The energy sector faced a paradox: reduced geopolitical premiums meant lower prices, but supply normalization meant operational stability. Investors who'd positioned for sustained instability found themselves caught between immediate losses and long-term strategic value.

Renewables painted the opposite picture. NextEra Energy gained $2.10 to $79.40. First Solar advanced $4.80 to $196.20. Clean energy ETFs attracted institutional flows as Middle East stabilization supported energy transition narratives.

Container shipping rates — up 40% during the crisis — showed futures contracts for summer delivery declining 15%. Supply chain normalization was being priced in real time.

Congressional and Political Dynamics

Senate Minority Leader Schumer praised the breakthrough while demanding implementation oversight. House Foreign Affairs Chairman McCaul scheduled hearings for next week. The subtext: any sanctions relief requires congressional approval, setting up executive-legislative friction.

Representative Schiff called for detailed verification briefings. The Intelligence Committee wants compliance mechanisms spelled out. Democrats expressed cautious optimism while questioning broader Iran strategy — standard political positioning when diplomacy breaks your way.

The political calculation was straightforward: success reinforces Trump's foreign policy credentials heading into midterms, while failure provides Democratic attack lines. Both parties were hedging accordingly.

Market Structure and Trading Patterns

High-frequency algorithms drove overnight volatility as news-sentiment strategies processed diplomatic developments. CME E-mini S&P 500 volume ran 15% above average during the overnight session.

What the algos couldn't process: implementation sustainability. Human traders maintained protective positions while algorithms traded headline momentum. The result was conflicted price action that reflected genuine uncertainty about durability.

Fixed-income markets demonstrated institutional caution. Treasury-Bund spreads narrowed to 180 basis points from crisis highs of 220 basis points, but slowly. Bond managers weren't rushing to abandon defensive positions.

Economic and Trade Implications

Intel gained $1.80 to $64.20 on reduced input cost expectations. Technology companies dependent on Middle Eastern rare earth minerals and energy-intensive manufacturing saw immediate relief prospects.

Agricultural commodities split: wheat futures declined $0.12 to $6.88 per bushel on Middle Eastern import normalization, but institutional agriculture positions remained intact. Traders wanted verification before unwinding crisis hedges.

The trade calculation was complex: normalization benefits versus implementation risk. Early movers could capture upside from reduced disruption, but premature positioning could prove costly if the ceasefire collapsed.

What This Really Means

Strip away the market mechanics and the politics, and one fact emerges: 47 days of economic pressure through port blockades and sanctions enforcement brought parties to negotiations. Markets aren't just pricing in peace — they're validating the effectiveness of economic warfare as diplomatic leverage.
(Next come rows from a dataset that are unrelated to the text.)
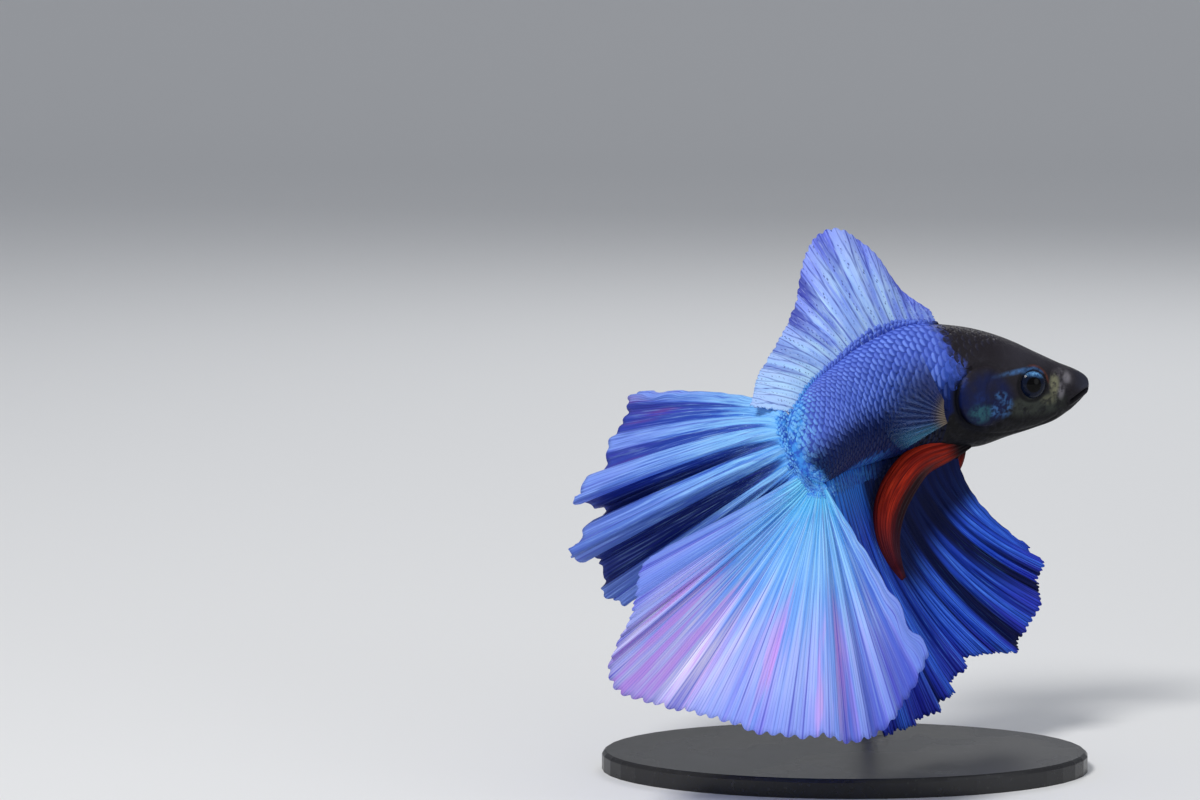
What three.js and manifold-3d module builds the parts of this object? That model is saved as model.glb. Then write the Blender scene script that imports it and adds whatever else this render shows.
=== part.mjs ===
// A life-size male halfmoon betta (Siamese fighting fish) turning in a C-shaped bend, held by a
// thin rod over a flat display base. Millimetres, +Z up, origin under the middle of the base.
// The snout points along +X, the back is up, and the bend brings the tail towards -Y.
import * as THREE from "three";
import { mergeVertices } from "three/addons/utils/BufferGeometryUtils.js";
import Module from "manifold-3d";

const wasm = await Module();
wasm.setup();

// ---- Driving dimensions ------------------------------------------------------------------

const FLESH_END = 49; // the rounded fleshy end of the tail stalk, inside the tail fin's root
const SNOUT = new THREE.Vector3(26.5, 15, 38);
const SEAM = 0.3; // clear gap between pieces that meet
const FIN_ROOT = 0.7; // fin thickness where it leaves the body
const FIN_MARGIN = 0.5; // fin thickness at its free edge

const BASE = { long: 50, deep: 28, thick: 2, bevel: 0.4 };
const ROD = { radius: 0.8, collar: 2, collarHeight: 1.2, station: 23.5, aside: 2.4 };

// Body sections: station from the snout, height of the back and depth of the belly from the
// back bone line, and half width.
const GIRTH = [
  [0, 0, 0, 0],
  [0.25, 0.85, 0.7, 0.7],
  [1.2, 1.65, 1.8, 1.25],
  [3.5, 2.6, 3.6, 2.1],
  [6, 3.7, 4.55, 2.75],
  [9, 5, 5.45, 3.4],
  [12, 5.95, 6.4, 3.8],
  [15, 6.55, 6.6, 3.95],
  [20, 7.1, 6.45, 3.9],
  [26, 6.4, 6.2, 3.5],
  [33, 5.2, 5.6, 2.8],
  [40, 4.75, 4.7, 2],
  [45, 4.2, 4.1, 1.3],
  [47.5, 3.5, 3.4, 0.9],
  [48.7, 1.9, 1.9, 0.5],
  [49, 0, 0, 0],
];

// Course of the back bone: station, turn towards -Y, dip of the tail and roll of the tail, in
// degrees. The tail stalk swings hard over and its end trails back again.
const COURSE = [
  [0, 8, 0, 0],
  [13, 18, -1, 0],
  [22, 40, 6, 1],
  [30, 60, 6, 9],
  [38, 74, 5, 19],
  [44, 70, 10, 22],
  [49, 46, 22, 22],
];

// Key rays of the unpaired fins: share of the free margin, share of the root, ray length,
// direction in the XZ plane (degrees, 0 along +X and 90 up), lean towards -Y (degrees), and
// height of the pleats.
const DORSAL_RAYS = [
  [0, 0, 2, 111, 0, 0],
  [0.07, 0.07, 3.9, 113, -7, 0.1],
  [0.16, 0.13, 8.1, 111, -7, 0.15],
  [0.23, 0.18, 11, 112, -8, 0.2],
  [0.29, 0.23, 12.9, 116, -9, 0.2],
  [0.35, 0.29, 12.5, 121, -9, 0.25],
  [0.4, 0.34, 11.3, 124, -10, 0.25],
  [0.47, 0.4, 9, 131, -13, 0.3],
  [0.54, 0.46, 7.5, 139, -14, 0.3],
  [0.62, 0.54, 6.6, 147, -8, 0.3],
  [0.72, 0.65, 6, 157, 0, 0.25],
  [0.87, 0.84, 5.6, 164, 10, 0.2],
  [1, 1, 4.9, 164, 16, 0],
];
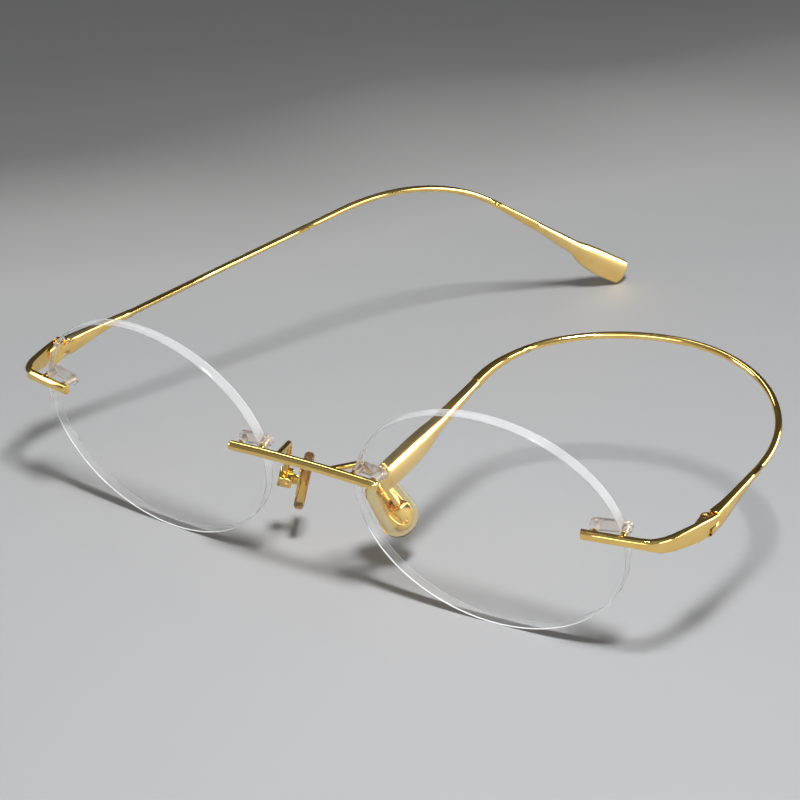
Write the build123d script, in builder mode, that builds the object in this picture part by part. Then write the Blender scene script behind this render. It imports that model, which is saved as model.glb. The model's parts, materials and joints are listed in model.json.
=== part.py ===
from build123d import *
import math
import os

# Rimless eyeglasses, in millimetres.
# Left and right are as seen from the front. Every piece is first built in the front frame: X to the right,
# Y back towards the ears, Z up in the lens plane, with the origin in the middle of the bridge. The pieces of
# the right side are the pattern, and the left side is their mirror image. At the end the object is tilted to
# stand on both lens bottoms and on the tip of the left temple.

# Lenses: thin clear ovals with spherical faces
LENS_WIDTH = 50.0
LENS_HEIGHT = 42.8
LENS_CENTRE_X = 34.28
LENS_WRAP = 3.6
FRONT_RADIUS = 130.0
BACK_RADIUS = 114.5
CENTRE_THICKNESS = 1.5
LENS_BEVEL = 0.15

# Lens mounts: a hole and an edge notch, gripped by a clear two-barrel bushing
MOUNT_HEIGHT = 3.9
NASAL_HOLE = -20.3
NASAL_NOTCH = -24.45
TEMPORAL_HOLE = 19.5
TEMPORAL_NOTCH = 24.4
PIN_RADIUS = 0.45
PIN_REACH = {"nasal": 3.2, "temporal": 2.7}
SLEEVE_RADIUS = 0.73
HOLE_RADIUS = 0.75
FIT = 0.02
BUSHING_OVERHANG = 1.15
BUSHING_HEIGHT = 2.2
BUSHING_THICKNESS = 0.7
BUSHING_GAP = 0.06

# Bridge rod
ROD_RADIUS = 0.87
ROD_END = (15.13, -0.7, 3.87)
ROD_MIDDLE = (0.0, -0.95, 4.5)
ROD_ROUNDING = 0.6

# Pad arms, boxes and pads
ARM_RADIUS = 0.55
ARM_ROUTE = ((5.2, -0.5, 4.3), (7.5, 6.2, 1.8), (9.8, 8.0, -3.2), (11.83, 8.96, -8.07))
ARM_BENDS = (1.8, 3.0)
PAD_CENTRE = (9.1, 10.5, -9.8)
PAD_NORMAL = (-0.861, 0.412, -0.3)
PAD_LENGTHWISE = (-0.38, -0.13, 0.915)
PAD_LENGTH = 13.0
PAD_WIDTH = 7.4
PAD_TOP_WIDTH = 6.2
PAD_THICKNESS = 1.9
PAD_ROUNDING = 0.76
CORE_INSET = 1.5
CORE_THICKNESS = 0.5
PIVOT_HEIGHT = -0.4
PIVOT_SETBACK = 3.0
BOX_SIZE = 2.6
BOX_DEPTH = 2.5
SLOT_WIDTH = 1.0
TAB_THICKNESS = 0.86
TAB_RADIUS = 0.95
PAD_SCREW_RADIUS = 0.4
PAD_HEAD_RADIUS = 0.65
PAD_HEAD_HEIGHT = 0.4
RUNNING_FIT = 0.05

# End piece: the bar's centre, heading, depth and height at each station from its tip to the hinge
END_PIECE_STATIONS = (
    ((52.4, 1.48, 3.90), 14.0, 1.35, 1.75),
    ((58.5, 2.90, 3.44), 14.0, 1.35, 1.80),
    ((62.0, 3.82, 3.14), 16.0, 1.35, 1.88),
    ((63.3, 4.35, 2.87), 30.0, 1.35, 2.15),
    ((64.3, 5.30, 2.45), 50.0, 1.35, 2.60),
    ((65.0, 6.40, 2.08), 62.0, 1.3, 2.88),
    ((65.6, 7.80, 1.68), 70.0, 1.25, 3.14),
    ((66.45, 11.0, 0.78), 75.5, 1.15, 3.60),
    ((67.25, 14.2, -0.05), 76.0, 1.0, 3.85),
    ((67.8, 16.9, -0.62), 79.0, 0.95, 3.65),
    ((68.12, 18.8, -0.85), 84.0, 0.95, 3.50),
)
EDGE_BEVEL = 0.34
CORNER_ROUNDING = 0.3

# Hinge: an upright axis with three knuckles. The end piece's upper half runs past it with a round end, over a
# notch, and the temple's root fits round that end
HINGE = (66.85, 16.9, -0.5)
KNUCKLE_RADIUS = 0.95
KNUCKLE_TOP = 1.55
TONGUE_TOP = 0.6
TONGUE_BOTTOM = -0.75
KNUCKLE_BOTTOM = -1.7
KNUCKLE_GAP = 0.06
RELIEF = 0.08
HINGE_SCREW_RADIUS = 0.4
HINGE_HEAD_RADIUS = 0.68
HINGE_HEAD_DEPTH = 0.4
SLOT_DEPTH = 0.2
FORK_FOOT = (1.0, 3.4)
FORK_FOOT_OFFSET = -0.3
TONGUE_FOOT = (0.95, 3.0)
TONGUE_FOOT_OFFSET = -0.2
SEAM_HEIGHT = -0.15
SEAM_GAP = 0.15
COVER_END = 0.8
COVER_RADIUS = 0.9
LOWER_END = -1.3
NOTCH_END = -0.75
NOTCH_BOTTOM = -1.4

# Temples: place along the temple, width across, height, and height of the centre above the hinge's middle
ROOT_OUTSIDE = 1.42
ROOT_STATIONS = (
    (-1.15, 0.95, 3.75, 0.10),
    (0.1, 0.95, 3.65, -0.12),
    (2.0, 2.05, 3.45, -0.36),
    (5.0, 1.6, 3.00, -0.28),
    (9.0, 1.4, 2.15, -0.02),
    (13.0, 1.32, 1.50, 0.10),
    (16.0, 1.3, 1.30, 0.10),
)
WIRE_DIAMETER = 1.3
WIRE_OVERLAP = 1.0
# Temple tips: distance from the end, width across, height, drop of the centre below the wire's line, rounding
TIP_STATIONS = (
    (44.0, 1.34, 1.34, 0.0, 0.62),
    (30.0, 1.8, 1.9, 0.0, 0.6),
    (17.0, 2.5, 2.9, 0.15, 0.5),
    (12.0, 3.1, 4.8, 0.5, 0.45),
    (8.0, 3.2, 5.5, 0.5, 0.4),
    (0.0, 3.0, 5.4, 0.1, 0.4),
)
TIP_STEP = 2.0
TIP_CUT = 24.0

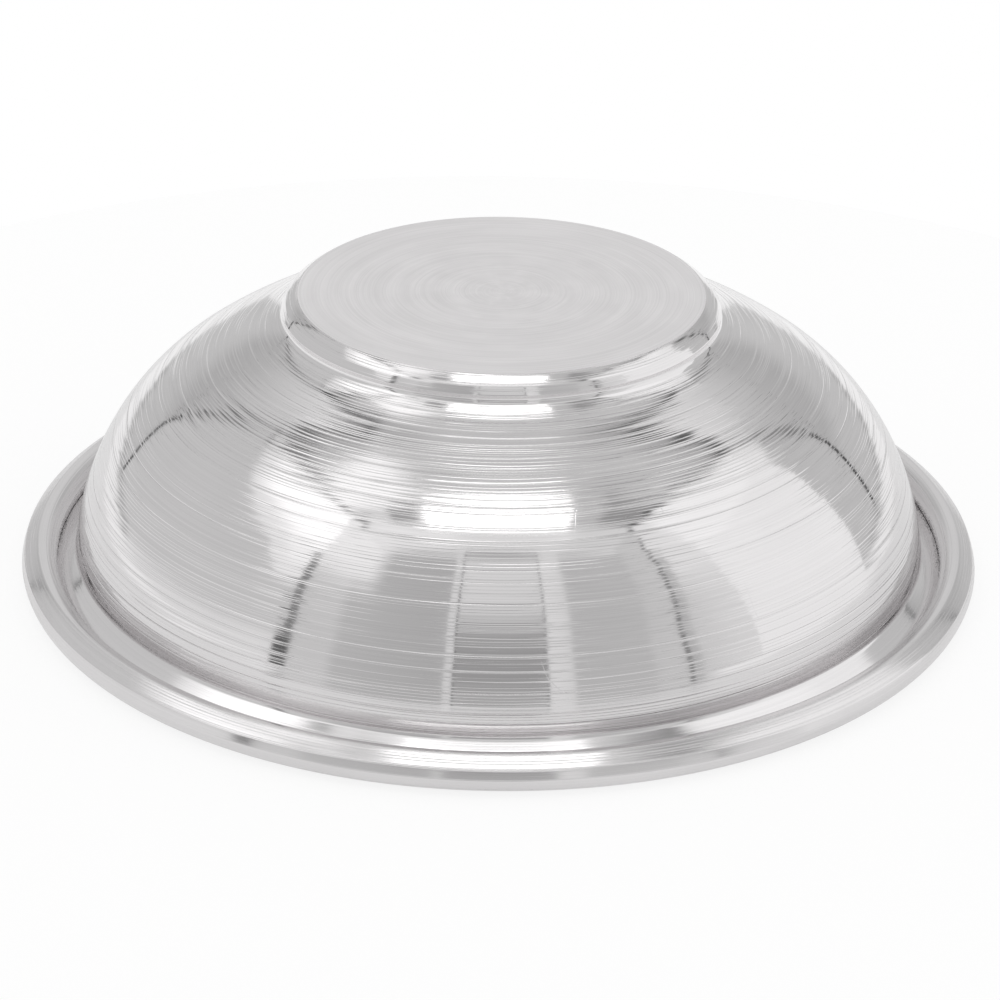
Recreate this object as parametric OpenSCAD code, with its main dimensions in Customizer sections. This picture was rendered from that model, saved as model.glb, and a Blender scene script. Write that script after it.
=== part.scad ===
// Spun steel offering bowl, stood on its rolled rim with its raised foot up.
// Lengths are in millimetres and angles in degrees. +Z runs from the rim to the foot.
// A lean tells how far a face has turned: 0 is upright and 90 is level.

/* [Bowl] */
// Radius out to the nose of the rolled rim
rim_r = 150; // [135:1:156]
// Height from the underside of the rim to the flat of the foot
bowl_h = 90.2; // [88.5:0.1:95]
// Thickness of the sheet that the bowl is spun from
sheet = 1.4; // [0.8:0.1:2]

/* [Wall] */
// How far the rim stands out past the upright part of the wall
rim_overhang = 17; // [14:0.5:20]
// Height at which the lowest bend of the wall would stand upright
upright_z = 3.8; // [0:0.1:5]
// Outside radius of the wall's bend next to the rim
low_bend_r = 68.7; // [60:0.1:72]
// Outside radius of the wall's flatter bend at mid height
mid_bend_r = 83.7; // [72:0.1:86]
// Outside radius of the wall's bend towards the foot
top_bend_r = 68.5; // [60:0.1:70]
// Lean of the wall where the mid bend takes over from the low one
mid_bend_lean = 24; // [16:1:30]
// Lean of the wall where the top bend takes over from the mid one
top_bend_lean = 38; // [34:1:48]
// Outside radius of the wide, gentle bend that reaches the foot
crown_bend_r = 150; // [120:1:200]
// Lean of the wall where that wide bend takes over from the top one
crown_bend_lean = 55; // [52:1:57]

/* [Foot] */
// Radius of the flat face that the bowl stands on in use
foot_flat_r = 62.6; // [57:0.1:64]
// Outside radius of the soft shoulder that falls away from the flat
shoulder_bend_r = 23.5; // [16:0.5:30]
// Lean of the shoulder where it leaves the flat at a crisp edge
shoulder_start_lean = 59; // [56:1:64]
// Lean of the shoulder where the tight corner takes over
shoulder_end_lean = 49; // [42:1:52]
// Outside radius of the tight corner above the foot's side
corner_bend_r = 1.9; // [1.7:0.1:3]
// Step outwards of the foot's short side, for each step down
side_slope = 0.27; // [0.1:0.01:0.35]
// Hollow radius where the side turns out into the wall
root_bend_r = 2; // [1:0.1:4]
// Lean where the tight hollow eases into the wide one
root_end_lean = 53; // [48:1:56]
// Radius of the wide hollow that flares into the wall
flare_bend_r = 52; // [40:0.5:60]

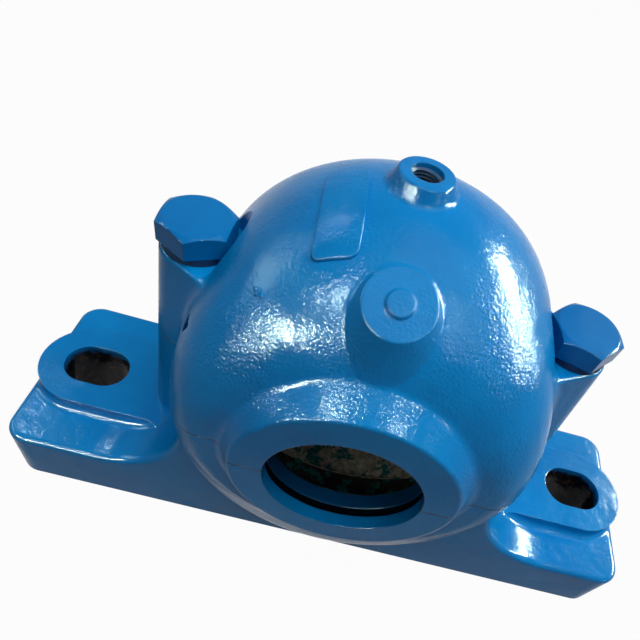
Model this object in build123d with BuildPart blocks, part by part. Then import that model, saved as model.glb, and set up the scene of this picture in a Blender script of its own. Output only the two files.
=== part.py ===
from build123d import *
import os
from math import cos, radians, sin, sqrt, tan

# Split two-bolt plummer block housing: cast base and cap, clamped by two cap bolts.
# Frame: X along the base, Y along the shaft, Z up, origin at the middle of the base's underside.

# Foot of the base
base_length = 205
base_width = 60
foot_height = 20
foot_corner_radius = 7
foot_edge_radius = 2
pad_height = 25
pad_width = 31
pad_overhang = 0.3
pad_inner_x = 55
pad_root_fillet = 2.5
pad_edge_radius = 1
slot_end_distance = 17.5
slot_width = 15
slot_length = 20.5
flank_inset = 3.5
flank_sweep_radius = 28

# Barrel round the bearing: elliptical sections along the shaft, rounded off towards both faces
centre_height = 60
barrel_half_width = 50
barrel_rise = 58.2
side_round_length = 20
side_round_depth = 12
face_y = 36.8
toe_drop = 58.4
face_drop = 38

# Shaft ends
housing_width = 84
ring_face_radius = 29
ring_root_radius = 32.5
ring_edge_radius = 1.2
ring_root_fillet = 3
shaft_diameter = 40
shaft_clearance = 0.25
seal_groove_radius = 25
seal_groove_width = 2.4
outer_land = 3.6
inner_land = 4.4

# Bearing chamber
seat_diameter = 85
seat_width = 31
chamber_radius = 37.5

# Cap bolts and their lugs
bolt_spacing = 99
bolt_diameter = 10
bolt_clearance = 0.5
thread_clearance = 0.05
thread_reach = 18
tap_depth = 24
lug_height = 27.5
lug_radius = 8.3
lug_offset = 1
lug_edge_radius = 1.2
lug_flare = 30
lug_root_x = 26
lug_draft = 4.5
lug_root_fillet = 5
base_lug_fillet = 3
pocket_radius = 12.5
head_flats = 17
head_height = 6
head_face_inset = 0.4
head_chamfer_angle = 30
shank_chamfer = 1
head_turn_left = 29.5
head_turn_right = -15
washer_radius = 8.6
washer_thickness = 2
washer_gap = 1.6
washer_clearance = 0.3
washer_turn_left = 130
washer_turn_right = 200

# Locating pins between the halves
dowel_diameter = 5
dowel_length = 14
dowel_x = 44
dowel_y = 20
dowel_clearance = 0.02
dowel_chamfer = 0.5
dowel_end_gap = 0.5

# Bosses on the cap
top_boss_x = -1.5
top_boss_y = 1.4
top_boss_rise = 2.8
top_boss_radius = 6.2
top_boss_depth = 6
top_boss_taper = 25
grease_hole_diameter = 7.2
shoulder_boss_tilt = 30
shoulder_boss_x = -0.9
shoulder_boss_radius = 7.6
shoulder_boss_taper = 40
shoulder_boss_shift = 8.8
shoulder_boss_lift = 0.4
shoulder_boss_depth = 12
spot_radius = 3.2
spot_height = 0.8
spot_taper = 30
boss_root_fillet = 1.5
boss_edge_radius = 0.8

# Derived places
tolerance = 0.1
slot_x = base_length / 2 - slot_end_distance
flank_x = barrel_half_width - flank_inset
crown_height = centre_height + barrel_rise
top_boss_height = crown_height + top_boss_rise
lug_top = centre_height + lug_height
bolt_x = bolt_spacing / 2
bolt_radius = bolt_diameter / 2
bore_radius = shaft_diameter / 2 + shaft_clearance
ring_y = housing_width / 2
groove_outer_y = ring_y - outer_land
groove_inner_y = groove_outer_y - seal_groove_width
chamber_y = groove_inner_y - inner_land
dowel_hole_radius = dowel_diameter / 2 + dowel_clearance
dowel_hole_depth = dowel_length + 2 * dowel_end_gap
dowel_hole_top = centre_height + dowel_hole_depth / 2
shaft_axis = Axis((0, 0, centre_height), (0, 1, 0))
parting = Plane.XY.offset(centre_height)


def half_width_at(y):
    # Half width of the barrel's section at a place along the shaft
    reach = max(0, abs(y) - face_y + side_round_length) / side_round_length
    return barrel_half_width - side_round_depth * (1 - sqrt(max(0, 1 - reach**2)))


# Sections lie closer together towards the faces, where the barrel turns most
turns = (-90, -80, -68, -54, -38, -20, 0, 20, 38, 54, 68, 80, 90)
stations = [face_y * sin(radians(turn)) for turn in turns]

# Barrel of the cap: elliptical sections whose tops follow a full round from face to face
with BuildPart() as cap_barrel:
    for y in stations:
        rise = barrel_rise - face_y + sqrt(max(0, face_y**2 - y**2))
        with BuildSketch(Plane.XZ.offset(-y)):
            with Locations((0, centre_height)):
                Ellipse(half_width_at(y), rise)
    loft()
    split(bisect_by=parting, keep=Keep.TOP)

# Barrel of the base: the same sides, its front and rear sloping out from the toe to the shaft ends
with BuildPart() as base_barrel:
    for y in stations:
        slope = max(0, (abs(y) - base_width / 2) / (face_y - base_width / 2))
        with BuildSketch(Plane.XZ.offset(-y)):
            with Locations((0, centre_height)):
                Ellipse(half_width_at(y), toe_drop - slope * (toe_drop - face_drop))
    loft()
    split(bisect_by=parting, keep=Keep.BOTTOM)
    split(bisect_by=Plane.XY, keep=Keep.TOP)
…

Federal Reserve officials took notice. Atlanta Fed President Bostic stated Thursday evening that reduced Middle East tensions could moderate inflationary pressures while supporting employment through increased business investment confidence. Translation: geopolitical stability makes monetary policy more predictable.

But verification reports expected within 72 hours of implementation will determine whether current positioning proves prescient or premature. Previous Middle East ceasefire attempts have failed implementation tests, reversing market optimism as quickly as it emerged.

The next 72 hours will determine whether markets correctly priced in sustainable peace or fell for the most expensive head fake in recent geopolitical history. Either way, the era of Middle East tensions driving global risk appetite is either ending — or about to get much more expensive.